Well I just wanted to report that "fix" didn't work in the long term. Lockups happen so randomly that sometimes it can take 2 weeks, and sometimes it happens 5 times a day. But when SPI locks up SD Card, only removing power fixes it (I tried using watchdog timers, but it didn't help)...
That obviously put my whole Xronos 3 project on hold until further notice.
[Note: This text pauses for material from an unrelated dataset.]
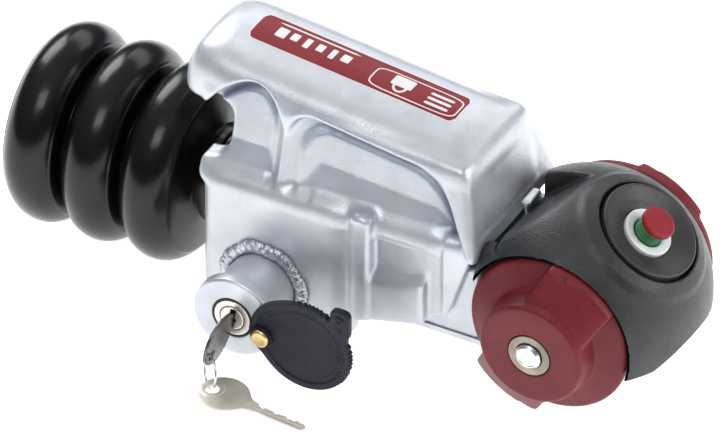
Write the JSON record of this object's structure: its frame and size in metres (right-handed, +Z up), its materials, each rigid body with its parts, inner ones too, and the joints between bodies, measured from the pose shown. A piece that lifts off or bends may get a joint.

Hi, I'm new here.  This  reminded me of a similar problem that hung me up for weeks on a design job a number of years ago. SPI is designed to support bus sharing, but as soon as you add interrupts to the mix things get complicated.  Without (even with!) a real time debugger and a logic analyzer it can be very hard to solve hardware bus contention problems. You might try to divide and conquer. Create a  software bit-banged SPI port to drive one of the SPI devices, and use the hardware port to drive the other.   If you drive the Software SPI port with an ISR routine it won't take all that much CPU time. If that's not fast enough, you could change hardware to a CPU that has more than one hardware SPI port. You can get "official" Arduino software support using the same processor that's in the Arduino Zero and the Adafruit Feather M0. That is the ARM Cortex M0 part # ATSAMD21G18.  It has a ton of memory and most important for your design,  six hardware communications ports. Any of these can be used as a UART, I2C, or SPI port.